[TASK]
Print all records exactly, leaving nothing out.

[MATERIAL PROVIDED]
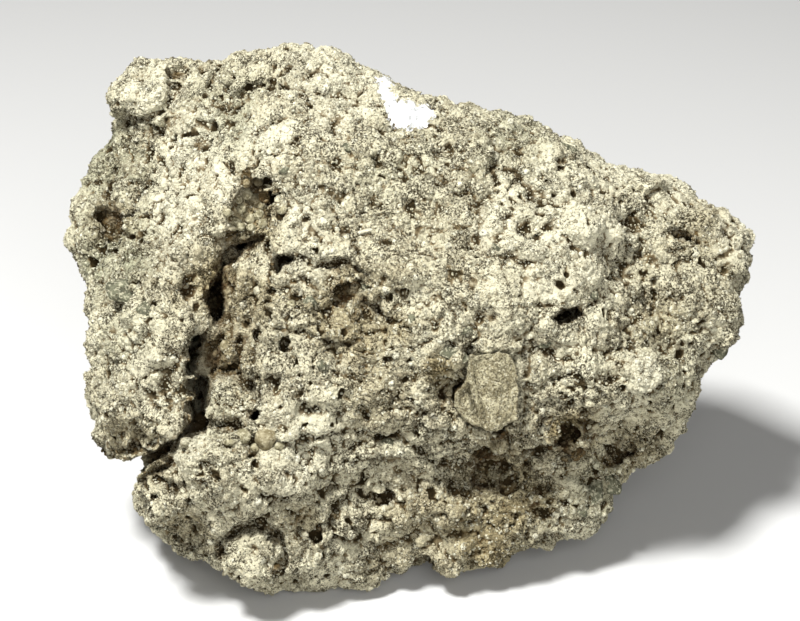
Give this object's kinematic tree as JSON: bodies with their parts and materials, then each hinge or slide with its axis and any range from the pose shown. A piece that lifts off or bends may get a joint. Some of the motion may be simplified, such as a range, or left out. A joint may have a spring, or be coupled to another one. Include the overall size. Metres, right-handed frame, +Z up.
{
  "type": "tufa rock specimen",
  "caption": "Rough block of crumbly limestone tufa with a deep L-shaped fissure, a lump wedged in it, a smooth inset stone in its broad face and a flat foot.",
  "frame": {"origin": "on the ground under the middle of the stone's bounding box", "axes": "+X to the right along the stone's length, -Y towards the broad face with the fissure, +Z up"},
  "size_m": [0.1408, 0.0866, 0.1017],
  "materials": {
    "tufa": "rough, porous, unpolished stone",
    "sandstone": "matt, fine-grained stone"
  },
  "bodies": {
    "root": {"tufa_body": "tufa", "sandstone_block": "sandstone"}
  },
  "joints": []
}
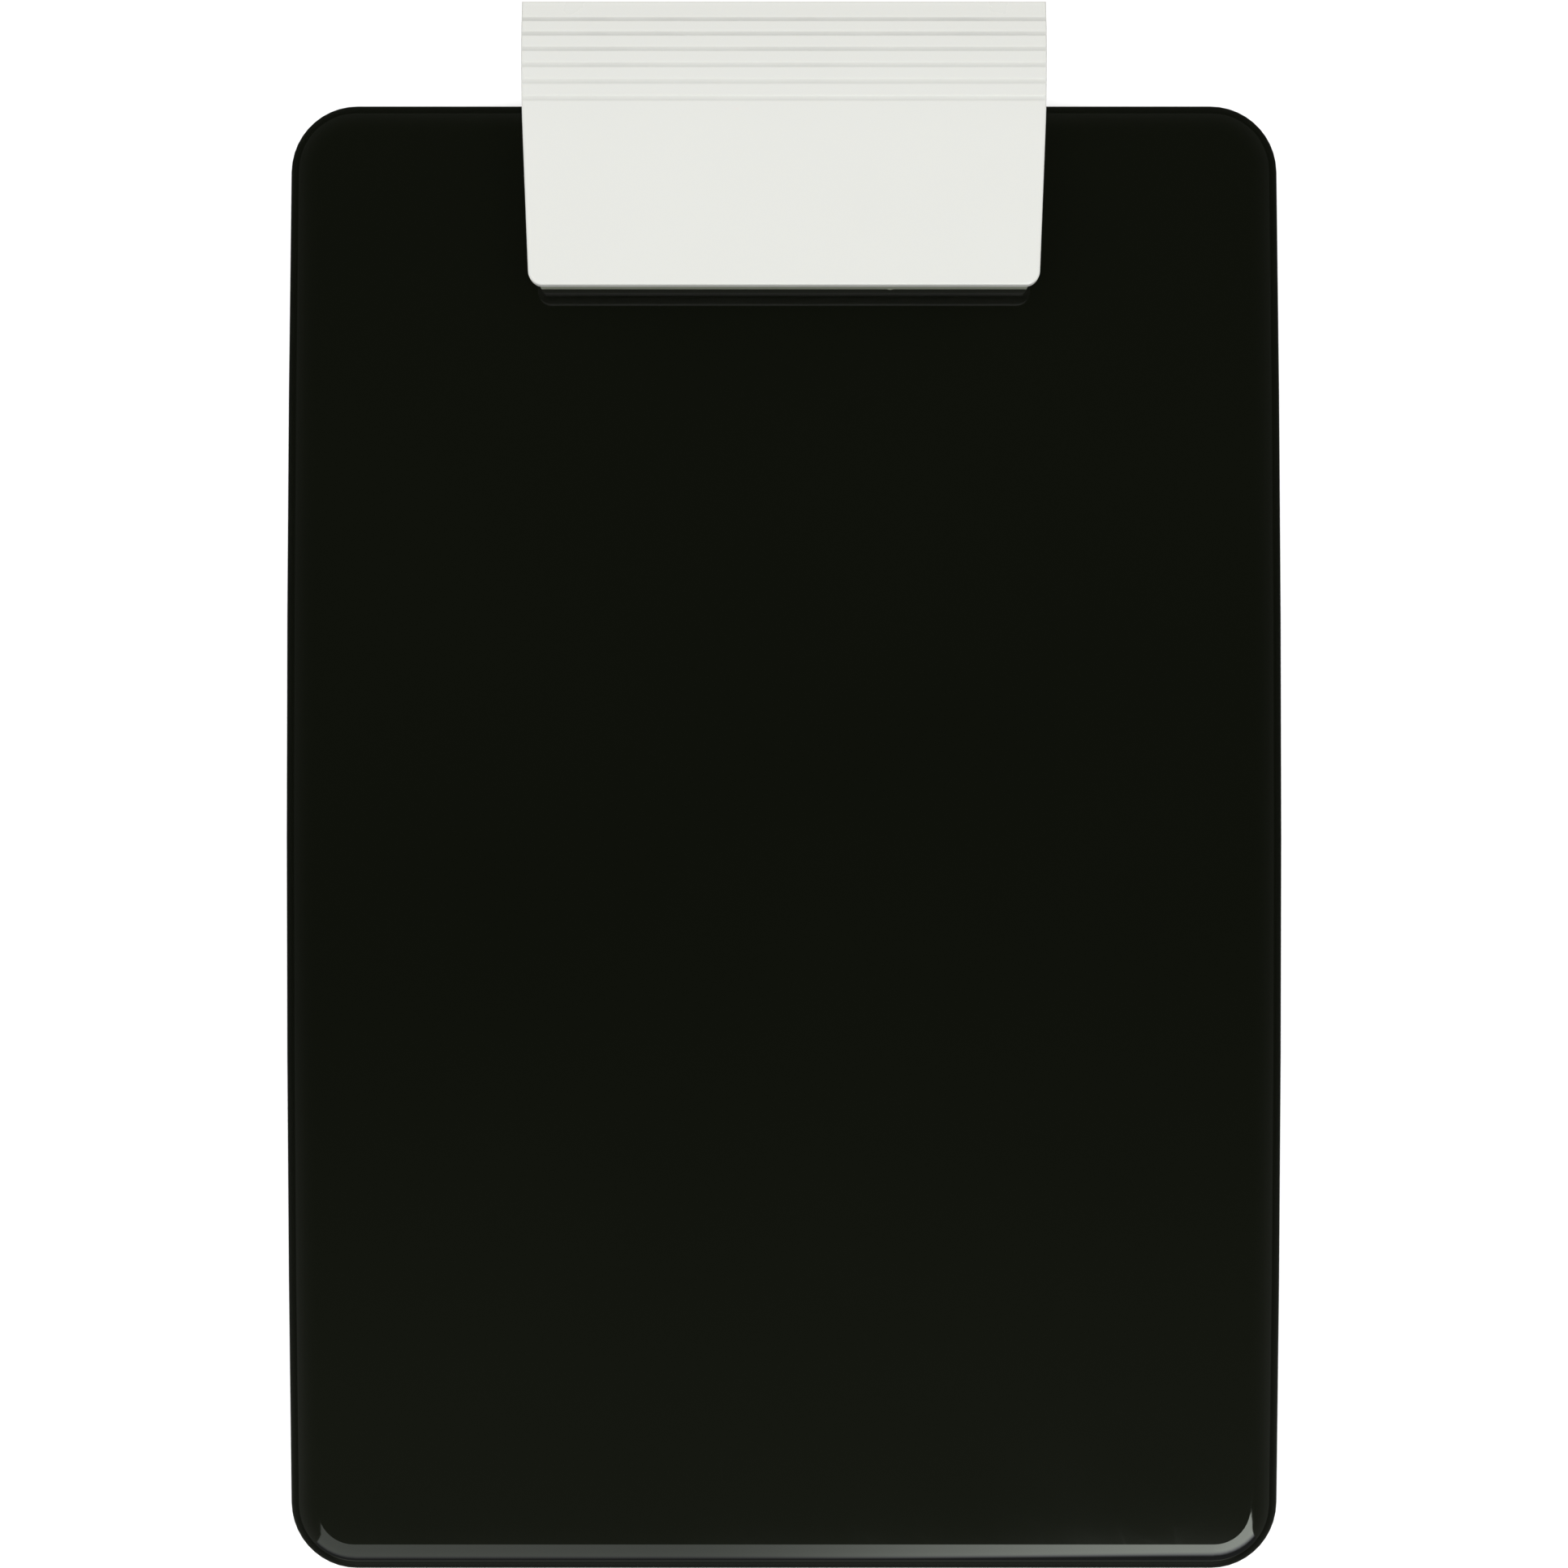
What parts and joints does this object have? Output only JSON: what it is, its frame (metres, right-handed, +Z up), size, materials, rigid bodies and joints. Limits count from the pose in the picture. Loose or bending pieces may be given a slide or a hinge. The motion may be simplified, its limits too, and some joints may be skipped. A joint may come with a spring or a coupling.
{
  "type": "clipboard",
  "caption": "Paper clipboard: a moulded board with a rounded turned-down rim and a low sprung lever clip with a ribbed, curled handle and a full-width jaw.",
  "frame": {"origin": "middle of the object's footprint, on the surface that the board's rim rests on", "axes": "+X to the right across the board, +Y along the board towards the clip, +Z up out of the writing face"},
  "size_m": [0.2286, 0.3541, 0.0262],
  "materials": {
    "board_plastic": "high gloss moulded plastic",
    "clip_plastic": "satin moulded plastic",
    "hinge_plastic": "satin moulded plastic",
    "grip_rubber": "soft matt strip",
    "rod_steel": "drawn steel rod",
    "cap_steel": "pressed and zinc plated",
    "sleeve_nylon": "natural nylon",
    "spring_steel": "oil-tempered wire",
    "rivet_metal": "bright rivet",
    "washer_metal": "tumbled washer"
  },
  "bodies": {
    "board": {"board": "board_plastic", "hinge_base": "hinge_plastic", "pivot_rod": "rod_steel", "rod_cap_left": "cap_steel", "rod_cap_right": "cap_steel", "spring_sleeve_left": "sleeve_nylon", "spring_sleeve_right": "sleeve_nylon", "spring_left": "spring_steel", "spring_right": "spring_steel", "rivets": "rivet_metal", "rivet_washers": "washer_metal"},
    "lever": {"clip_lever": "clip_plastic", "jaw_grip": "grip_rubber"}
  },
  "joints": [
    {"name": "lever_pivot", "type": "hinge", "parent": "board", "child": "lever", "pos_m": [0, 0.142, 0.0162], "axis": [-1, 0, 0], "range_deg": [0, 22], "stiffness_Nm_per_rad": 0.5, "springref_deg": -34.38, "deforming": ["spring_left", "spring_right"]}
  ]
}
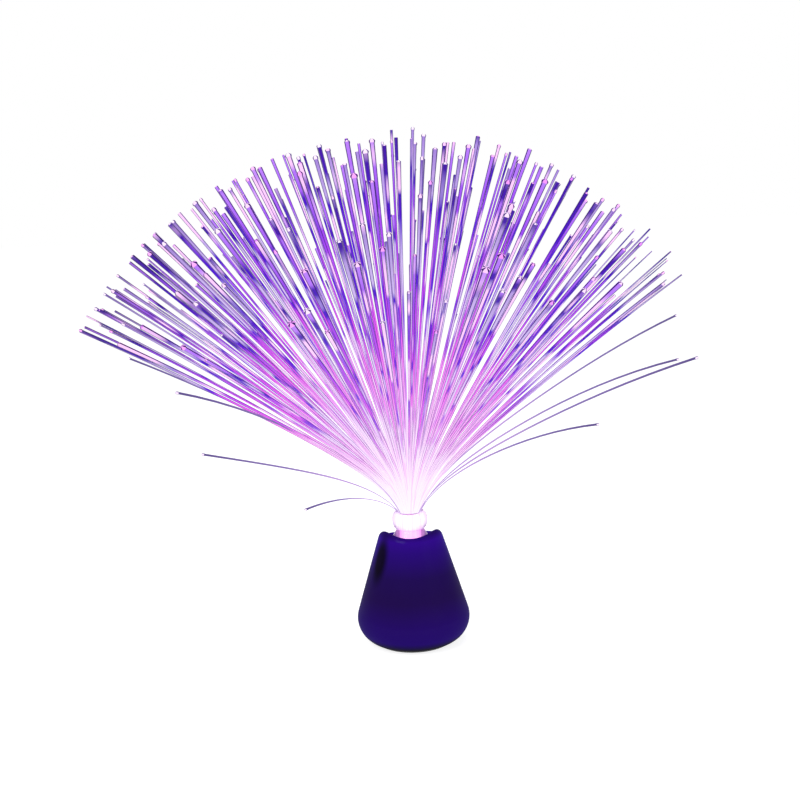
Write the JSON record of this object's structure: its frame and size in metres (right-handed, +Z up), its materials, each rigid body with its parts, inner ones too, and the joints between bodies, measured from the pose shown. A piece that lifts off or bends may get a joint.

[EXERCISE RESPONSE]
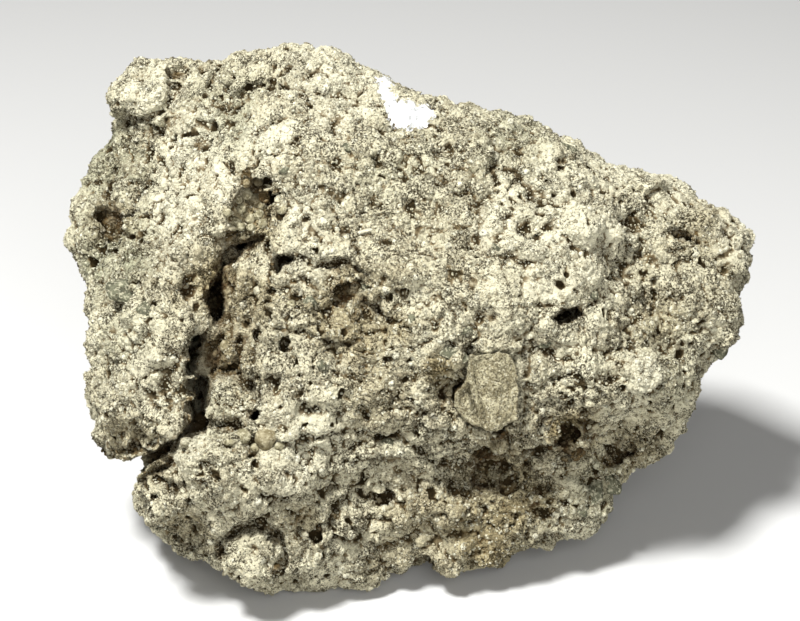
Give this object's kinematic tree as JSON: bodies with their parts and materials, then each hinge or slide with its axis and any range from the pose shown. A piece that lifts off or bends may get a joint. Some of the motion may be simplified, such as a range, or left out. A joint may have a spring, or be coupled to another one. Include the overall size. Metres, right-handed frame, +Z up.
{
  "type": "tufa rock specimen",
  "caption": "Rough block of crumbly limestone tufa with a deep L-shaped fissure, a lump wedged in it, a smooth inset stone in its broad face and a flat foot.",
  "frame": {"origin": "on the ground under the middle of the stone's bounding box", "axes": "+X to the right along the stone's length, -Y towards the broad face with the fissure, +Z up"},
  "size_m": [0.1408, 0.0866, 0.1017],
  "materials": {
    "tufa": "rough, porous, unpolished stone",
    "sandstone": "matt, fine-grained stone"
  },
  "bodies": {
    "root": {"tufa_body": "tufa", "sandstone_block": "sandstone"}
  },
  "joints": []
}
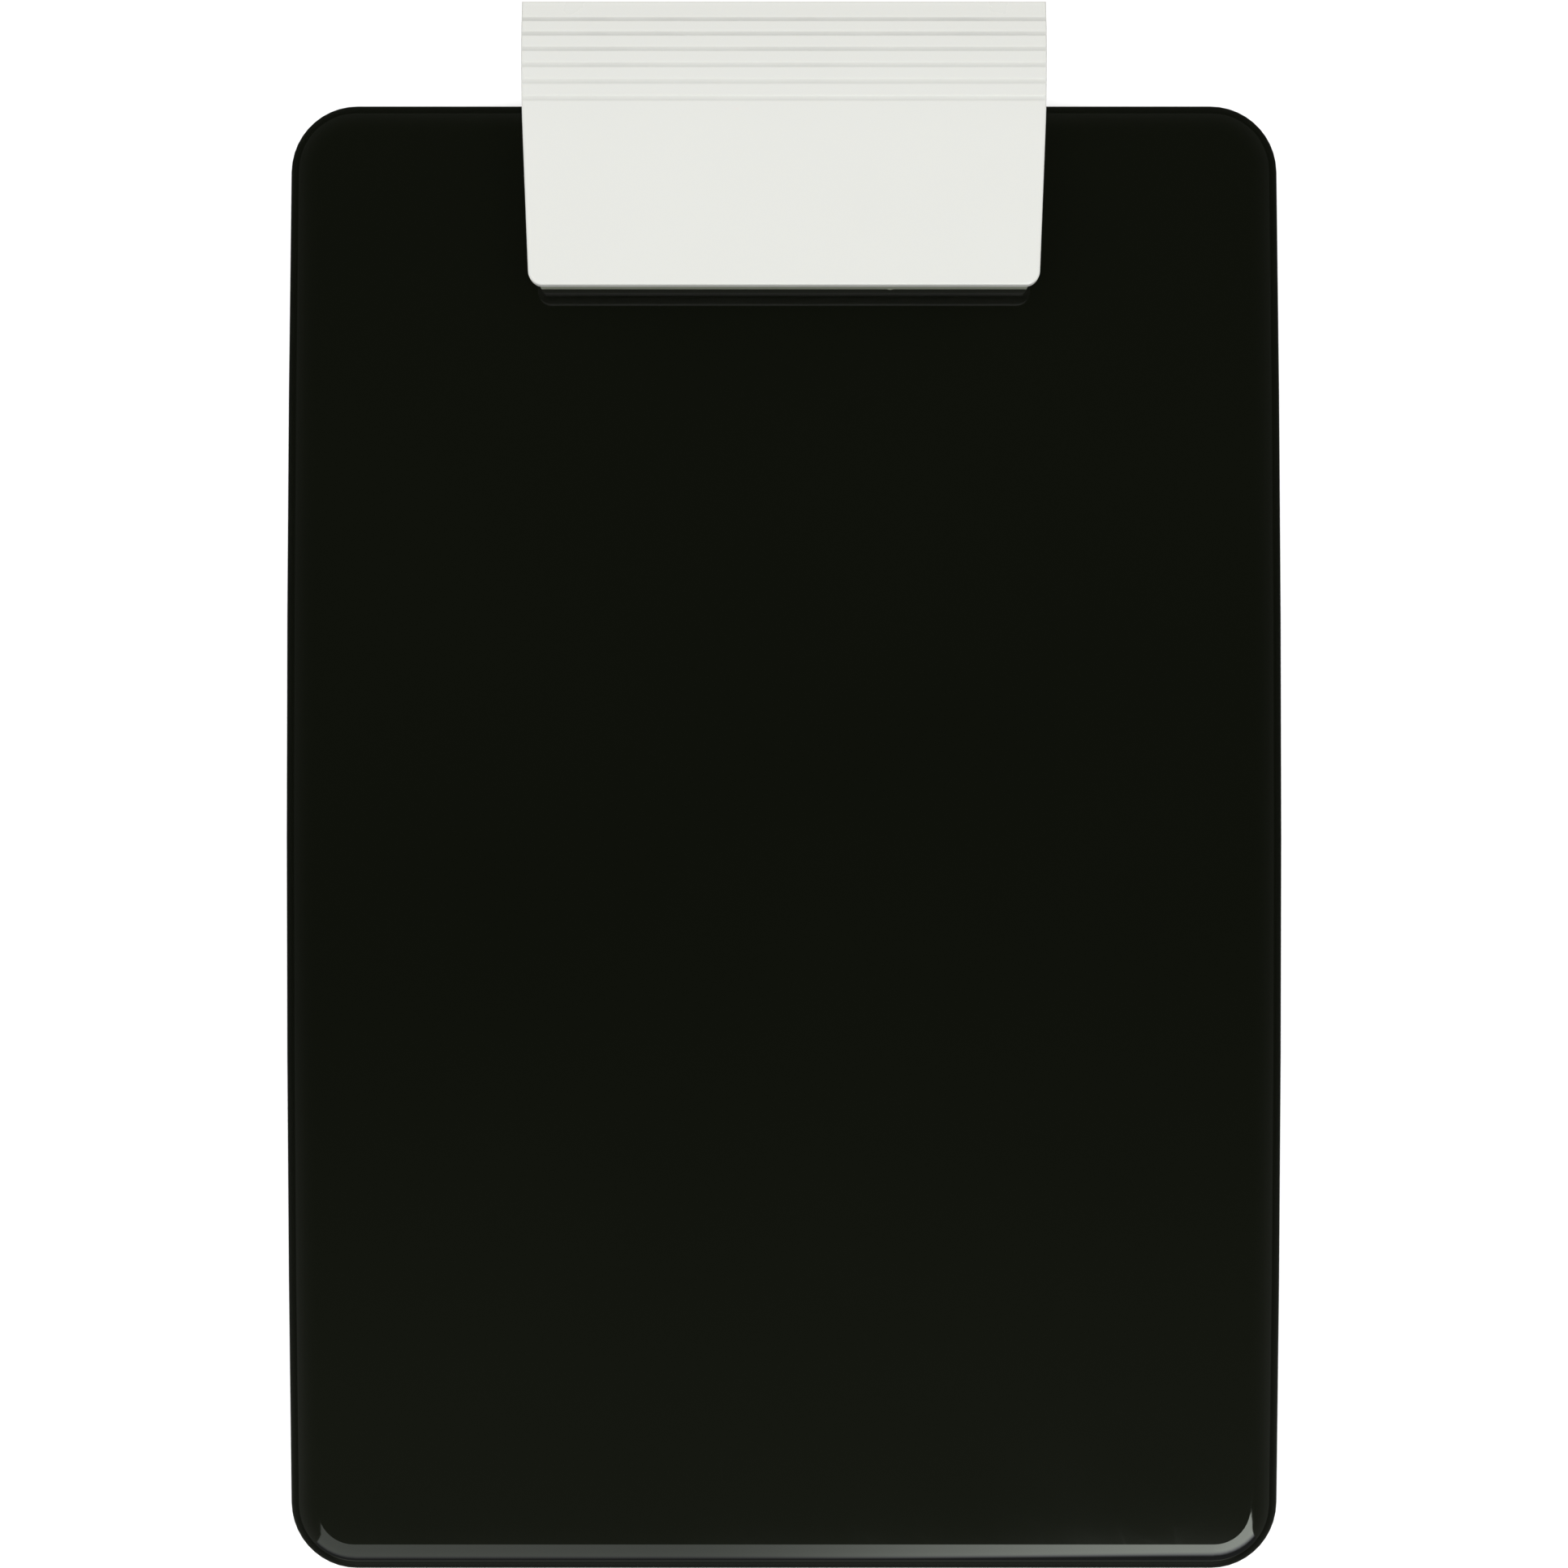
What parts and joints does this object have? Output only JSON: what it is, its frame (metres, right-handed, +Z up), size, materials, rigid bodies and joints. Limits count from the pose in the picture. Loose or bending pieces may be given a slide or a hinge. The motion may be simplified, its limits too, and some joints may be skipped. A joint may come with a spring or a coupling.
{
  "type": "clipboard",
  "caption": "Paper clipboard: a moulded board with a rounded turned-down rim and a low sprung lever clip with a ribbed, curled handle and a full-width jaw.",
  "frame": {"origin": "middle of the object's footprint, on the surface that the board's rim rests on", "axes": "+X to the right across the board, +Y along the board towards the clip, +Z up out of the writing face"},
  "size_m": [0.2286, 0.3541, 0.0262],
  "materials": {
    "board_plastic": "high gloss moulded plastic",
    "clip_plastic": "satin moulded plastic",
    "hinge_plastic": "satin moulded plastic",
    "grip_rubber": "soft matt strip",
    "rod_steel": "drawn steel rod",
    "cap_steel": "pressed and zinc plated",
    "sleeve_nylon": "natural nylon",
    "spring_steel": "oil-tempered wire",
    "rivet_metal": "bright rivet",
    "washer_metal": "tumbled washer"
  },
  "bodies": {
    "board": {"board": "board_plastic", "hinge_base": "hinge_plastic", "pivot_rod": "rod_steel", "rod_cap_left": "cap_steel", "rod_cap_right": "cap_steel", "spring_sleeve_left": "sleeve_nylon", "spring_sleeve_right": "sleeve_nylon", "spring_left": "spring_steel", "spring_right": "spring_steel", "rivets": "rivet_metal", "rivet_washers": "washer_metal"},
    "lever": {"clip_lever": "clip_plastic", "jaw_grip": "grip_rubber"}
  },
  "joints": [
    {"name": "lever_pivot", "type": "hinge", "parent": "board", "child": "lever", "pos_m": [0, 0.142, 0.0162], "axis": [-1, 0, 0], "range_deg": [0, 22], "stiffness_Nm_per_rad": 0.5, "springref_deg": -34.38, "deforming": ["spring_left", "spring_right"]}
  ]
}
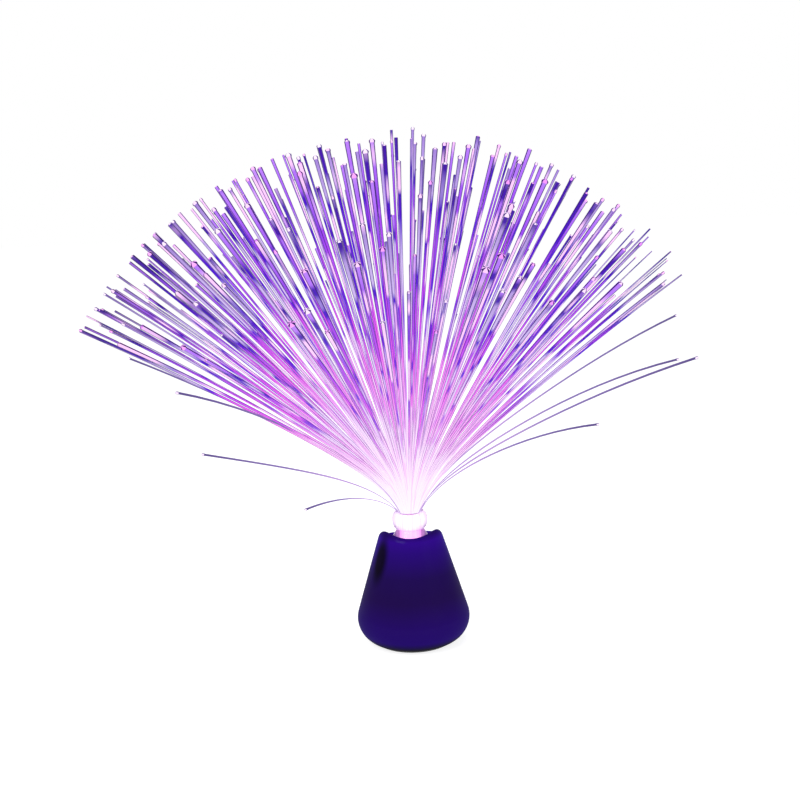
Write the JSON record of this object's structure: its frame and size in metres (right-handed, +Z up), its materials, each rigid body with its parts, inner ones too, and the joints between bodies, measured from the pose shown. A piece that lifts off or bends may get a joint.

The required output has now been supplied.